The state minister said Bangladesh will never undermine its claim. "We fought for other international issues at international arena earlier and got successful. I am sure the Teesta issue will find its own course because the two governments (Bangladesh and India) are sincere on it," he said.

Noting that 57 trans-boundary rivers, 54 from India and 3 from Myanmar are flowing inside Bangladesh, the minister said "We call upon our neighbours in the upstream to respect the rights of the lower riparian countries so we can prosper together."

The state minister was inaugurating a 5-year project tilted "Trans- Boundary Rivers for Our Sustainable Advancement (TROSA)" launched by Oxfam in Bangladesh.

The Oxfam international partnering with International Union of Conservation of Nature (IUCN), World Wide Fund for Conservation of Nature (WWF), Stockholm International Water Institute (SIWI) and International Rivers will implement the project with financial support of Swedish International Development Cooperation Agency (SIDA) in India, Nepal, Bangladesh and Myanmar.

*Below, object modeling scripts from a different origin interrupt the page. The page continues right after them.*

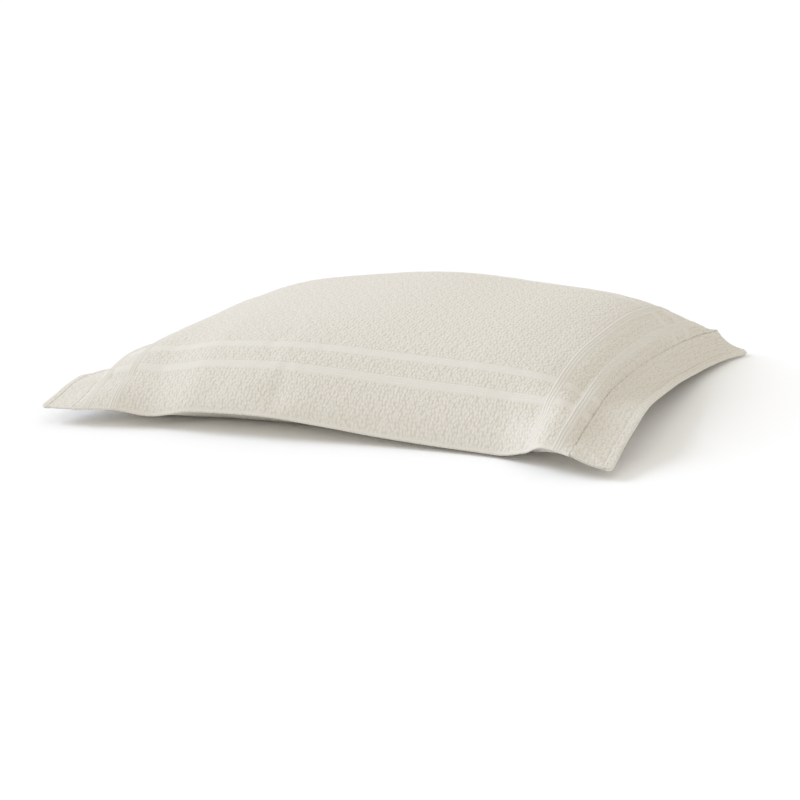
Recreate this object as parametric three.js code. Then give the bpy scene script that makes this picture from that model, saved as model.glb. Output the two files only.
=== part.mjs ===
// A filled pillow sham of pebbled cotton matelasse, with a flat flange at each short end.
// Millimetres, +Z up. It lies on its back, with its length along X and its front side towards -Y.
// The origin is on the surface that it lies on, under the middle of its box.
import * as THREE from "three";

// The cloth, laid flat
const CLOTH_LENGTH = 662; // from end seam to end seam
const CLOTH_WIDTH = 508; // from long seam to long seam
const FLANGE_WIDTH = 49; // from an end seam to the fold of its hem
const SEAM_THICKNESS = 3; // two layers of matelasse
const HEM_WIDTH = 11;
const HEM_THICKNESS = 4; // the turned hem has more layers
const CORNER_RADIUS = 7;
const PIECE_GAP = 0.35;

// The woven frame on the face: plain raised bands, set in from the outer edge of the cloth
const BAND_INSETS = [66, 102];
const BAND_WIDTH = 11;
const BAND_BEVEL = 2;
const BAND_RISE = 1;

// The filling: its crown stands over the seam loop and leans right and back
const CROWN = 40.5;
const LEAN_RIGHT = 0.28;
const LEAN_BACK = 0.205;
const STEEPEST_SLOPE = 0.93; // rise over cloth length, where the cloth leaves a seam

// Fullness: higher is fuller up to the seam. Lip: the height of the cloth that tucks in at the seam
const RIGHT_END = { fullness: 6.5, lip: 8.9 };
const LEFT_END = { fullness: 5.4, lip: 7.5 };
const FRONT_SIDE = { fullness: 2.4, lip: 2.9 };
const BACK_SIDE = { fullness: 3.7, lip: 5.2 };
const LIP_TUCK = 36; // higher tucks the lip in closer to the seam
const LIP_FADE = 8; // higher keeps the lip closer to the corners

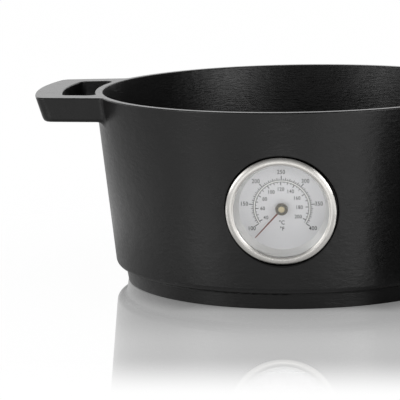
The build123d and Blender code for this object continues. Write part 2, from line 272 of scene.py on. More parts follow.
# Only rays that show the sheet meet its glow and mirror. The lit share under them takes the shadow.
shown = path.outputs["Is Camera Ray"]
for ray in ("Is Glossy Ray", "Is Transmission Ray"):
    shown = add(tree, "ShaderNodeMath", {0: shown, 1: path.outputs[ray]}, operation="MAXIMUM").outputs[0]
brightness = add(
    tree,
    "ShaderNodeMix",
    {0: path.outputs["Is Glossy Ray"], 2: seen_white, 3: mirrored.outputs[0]},
    data_type="FLOAT",
)
lit = add(tree, "ShaderNodeBsdfDiffuse", {"Color": linear("#fafafa")})
glow = add(tree, "ShaderNodeEmission", {"Color": white, "Strength": brightness.outputs[0]})
mirror = add(tree, "ShaderNodeBsdfGlossy", {"Color": white, "Roughness": 0.0})
glow_share = add(tree, "ShaderNodeMath", {0: shown, 1: 1 - lit_share}, operation="MULTIPLY")
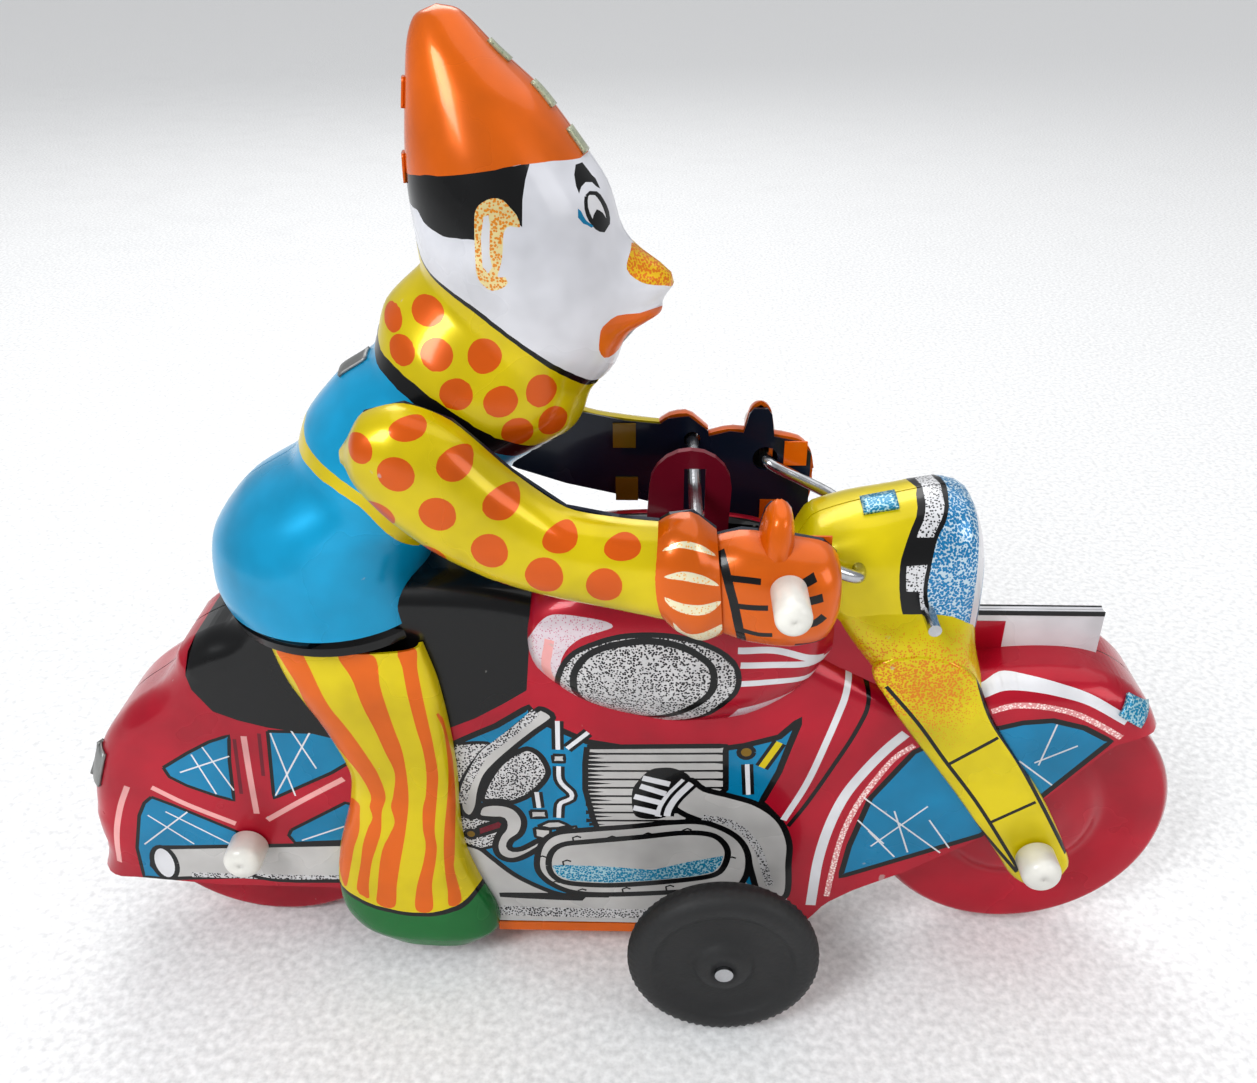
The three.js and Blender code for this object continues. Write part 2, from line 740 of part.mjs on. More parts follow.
// The rocker lever: a flat strip with a slot for the wrist rod and a fork over the eccentric.
const leverHalf = 0.5;
const leverOutline = [
  [1, 19.4],
  [2.8, 19.4],
  [2.8, 27.4],
  [10.2, 27.4],
  [10.2, 19.4],
  [12, 19.4],
  [10.7, 31],
  [11, 44],
  [11.9, 64],
];
const leverHead = [7.2, 71.6];
const leverHeadRadius = 5;
for (let i = 0; i <= 10; i++) {
  const angle = (Math.PI * i) / 10;
  leverOutline.push([
    leverHead[0] + leverHeadRadius * Math.cos(angle),
    leverHead[1] + leverHeadRadius * Math.sin(angle),
  ]);
}
leverOutline.push([1.6, 62], [2, 44], [2, 31]);
const slotHalf = wire + 0.5;
const leverSlot = block([wrist[0] - slotHalf, wrist[0] + slotHalf], [-2, 2], [64, 74.2]);
const lever = plate(straight(leverOutline), [-leverHalf, leverHalf], [[leverPivot, 0.9 + gap]]);
add("rocker_lever", lever.subtract(leverSlot), red);
add("lever_pivot_pin", rod(leverPivot, 0.9, [-7.3, 7.3], 12), steel);

// ---- Winding key on the left ----

const keyEnd = 38.5;
const wing = new THREE.Shape();
wing.moveTo(-2, 26.5);
wing.lineTo(2, 26.5);
wing.bezierCurveTo(4, 27, 8, 26, 10.5, 28);
wing.bezierCurveTo(13.5, 31, 12, 36.5, 8, keyEnd);
wing.bezierCurveTo(4, keyEnd, 3, 34, 0, 34);
wing.bezierCurveTo(-3, 34, -4, keyEnd, -8, keyEnd);
wing.bezierCurveTo(-12, 36.5, -13.5, 31, -10.5, 28);
wing.bezierCurveTo(-8, 26, -4, 27, -2, 26.5);
const wings = new THREE.ExtrudeGeometry(wing, { depth: 1.2, bevelEnabled: false, curveSegments: 6 });
const keyWings = solid(wings.translate(springAxis[0], 0, springAxis[1] - 0.6));
const keyBore = arborRadius + gap;
const keyTube = rod(springAxis, 3, [11, 30], 16).subtract(rod(springAxis, keyBore, [10, 26.4], 16));
add("winding_key", keyTube.add(keyWings.intersect(beyond(27))), steel);

export default toy;
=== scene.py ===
"""The looks of the tin wind-up motorcycle: printed tin, wheels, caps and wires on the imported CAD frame.

Shapes are in millimetres from the seam plane, with +X forwards and +Z up.
They become metres in the part's frame.
The printed art is drawn as outlines in the side view, cut into each shell's surface, and given one ink each.
"""

import math

import bpy
import numpy as np
from mathutils import Matrix, Vector
from mathutils.geometry import delaunay_2d_cdt


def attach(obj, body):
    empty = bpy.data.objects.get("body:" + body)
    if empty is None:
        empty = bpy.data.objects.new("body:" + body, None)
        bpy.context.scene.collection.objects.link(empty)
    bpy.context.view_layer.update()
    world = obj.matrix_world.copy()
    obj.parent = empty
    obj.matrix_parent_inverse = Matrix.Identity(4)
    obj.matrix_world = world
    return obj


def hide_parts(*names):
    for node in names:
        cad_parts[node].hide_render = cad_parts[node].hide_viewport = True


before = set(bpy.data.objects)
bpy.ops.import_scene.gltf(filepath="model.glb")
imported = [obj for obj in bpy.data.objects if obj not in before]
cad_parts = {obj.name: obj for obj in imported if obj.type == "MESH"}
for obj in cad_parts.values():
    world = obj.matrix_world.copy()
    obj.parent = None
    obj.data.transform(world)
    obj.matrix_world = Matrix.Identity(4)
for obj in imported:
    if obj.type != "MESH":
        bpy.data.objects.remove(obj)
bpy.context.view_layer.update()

MM = 0.001
SEAM_Y = -6.0  # the seam plane in the part's frame
TIN = 0.5
HALF_GAP = 0.12  # from the seam plane to each half's edge


# ---- The printed art: outlines and lines in the side view, (x, z), and dots as (x, z, radius, radius) ----

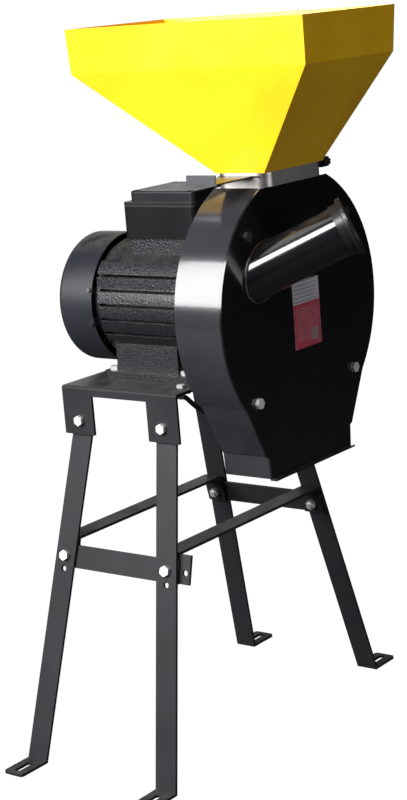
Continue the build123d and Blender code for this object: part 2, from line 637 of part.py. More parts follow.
def housing():
    """Back plate, band and chute, open at the throat and the outlet."""
    depth = MILL_BACK - MILL_FRONT
    top = (CHUTE_TOP_X - 2, CHUTE_TOP_Z)
    outer = prism(outline(BAND_R, MILL_TOP, top, (CHUTE_X, OUTLET_Z), MILL_FRONT, 2), depth)
    t = BAND_T
    inner = prism(outline(BAND_R - t, MILL_TOP - t, (top[0] - t, top[1] + 1), (CHUTE_X - t, OUTLET_Z - 20),
                          MILL_FRONT - 1, 2), depth - BACK_T + 1)
    body = outer - inner
    tx, ty = throat()
    body -= block(tx, ty, (MILL_TOP - 20, MILL_TOP + 5))
    body -= along_y(SHAFT_D / 2 + 6, MILL_BACK - 10, MILL_BACK + 5)
    for x, z in FLANGE_BOLTS:
        body -= along_y(hole(), MILL_BACK - 10, MILL_BACK + 5, x, z)
    return body


def throat():
    """Clear opening of the neck in X and Y."""
    x = NECK_X / 2 - NECK_WALL
    return (-x, x), (MILL_FRONT + 4, MILL_BACK - BACK_T - 1)


def front_cover():
    top = (CHUTE_TOP_X, CHUTE_TOP_Z - 2)
    plate = prism(outline(COVER_R, MILL_TOP, top, (CHUTE_X, OUTLET_Z - 2), COVER_FACE, 2), COVER_T)
    lip_y = (COVER_FACE - COVER_LIP, COVER_FACE + 1)
    plate += block((-CHUTE_X, CHUTE_X), lip_y, (OUTLET_Z - 2, OUTLET_Z + 0.5))
    for x, z in COVER_BOLTS:
        plate -= along_y(hole(), COVER_FACE - 5, COVER_FACE + 8, x, z)
    plate -= tube_solid(TUBE_D / 2 - TUBE_T, -60, 60)
    return plate


def tube_solid(radius, start, end):
    """Cylinder on the feed tube's axis; distances run outwards from the cover face."""
    axis = Vector(*TUBE_DIR).normalized()
    plane = Plane(origin=(TUBE_BASE[0], COVER_FACE, TUBE_BASE[1]), z_dir=axis)
    return plane * Pos(0, 0, (start + end) / 2) * Cylinder(radius, end - start)


def feed_tube():
    """Oblique tube welded to the cover."""
    tube = tube_solid(TUBE_D / 2, -60, TUBE_LENGTH) - tube_solid(TUBE_D / 2 - TUBE_T, -80, TUBE_LENGTH + 20)
    front = block((-400, 400), (COVER_FACE - 400, COVER_FACE), (TUBE_BASE[1] - 300, TUBE_BASE[1] + 300))
    return tube & front


def tube_cap():
    """Push-on cap: a thin skirt over the tube and a wide rounded disc that closes it."""
    seat = TUBE_LENGTH + CAP_SEAT
    skirt = tube_solid(TUBE_D / 2 + CAP_GAP + CAP_WALL, seat - CAP_DEPTH, seat)
    disc = tube_solid(CAP_D / 2, seat - CAP_DISC / 2, seat + CAP_DISC / 2)
    disc = fillet(disc.edges().filter_by(GeomType.CIRCLE), CAP_DISC * 0.3)
    return skirt + disc - tube_solid(TUBE_D / 2 + CAP_GAP, seat - CAP_DEPTH - 5, seat)


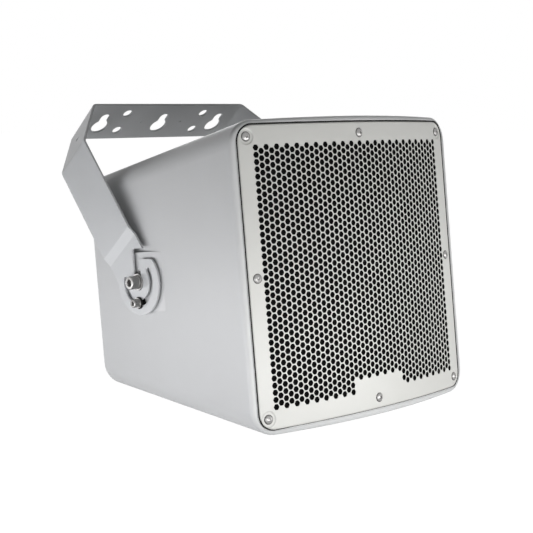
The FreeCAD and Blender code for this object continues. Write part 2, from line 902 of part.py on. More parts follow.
def make_cover_gasket():
    """Rubber frame under the rear cover."""
    sheet = plate_on_y(cover_w / 2, cover_h / 2, cover_corner_r, cabinet_depth, cover_gasket_t, (0, cover_z))
    window = plate_on_y(port_w / 2, port_h / 2, cover_corner_r, cabinet_depth - 1,
                        cover_gasket_t + 2, (0, cover_z))
    sheet = sheet.cut(window)
    for x, z in cover_screw_places():
        sheet = sheet.cut(rod(Vector(x, cabinet_depth - 1, z), Vector(0, 1, 0),
                              cover_screw_r + screw_clearance, cover_gasket_t + 2))
    return sheet


def make_cover():
    """Rear cover plate with its screw holes and the gland's hole."""
    y0 = cabinet_depth + cover_gasket_t
    plate = plate_on_y(cover_w / 2, cover_h / 2, cover_corner_r, y0, cover_t, (0, cover_z))
    for x, z in cover_screw_places():
        plate = plate.cut(rod(Vector(x, y0 - 1, z), Vector(0, 1, 0),
                              cover_screw_r + screw_clearance, cover_t + 2))
    return plate.cut(rod(Vector(gland_x, y0 - 1, cover_z), Vector(0, 1, 0), gland_bore_r, cover_t + 2))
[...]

The Bangladesh component of the project will be implemented in the Brahmaputra and Meghna basins.

The goal of the project is reduced poverty and marginalization of vulnerable river basin communities through increased access to and control over riverine water resources, on which their livelihood depends.

The TROSA project is aiming to strengthen the capacity of river basin communities and civil society to have their voice heard in trans-boundary water resource management. By bringing together academic research with local knowledge, the project will build on evidence which will influence the trans- boundary water resource governance.

Swedish Ambassador to Bangladesh Johan Frisell, Country Representative, IUCN Bangladesh Ishitaq Uddin Ahmad, Member of National Commission for the Protection of the River Sharmeen Murshid, Advisor to South Asian Network for Development and Environmental Economics (SANDEE) Professor Dr A K Enamul Haque, and Project Coordinator of Water Governance of Oxfam in Bangladesh Enamul Mazid Khan Siddique also spoke on the occasion.

Swedish envoy said improving access and control of the river resources to the marginalized communities is the focus of TROSA project, which is in line with the development strategy of the Government of Sweden.

'Trans-boundary water governance is linked with geopolitics, economies and livelihoods, cultures and heritage. To make it 'just' and 'win-win', the upper and lower riparian countries need to follow certain principles, like causing no harm to anyone, preserving ecosystem integrity and rights of the communities, said Ishitaq Uddin Ahmad.

Sharmeen Murshid emphasized on developing a 'People's River Master Plan' and called different actors to come together to set a 'minimum common position' to share the rivers in this region.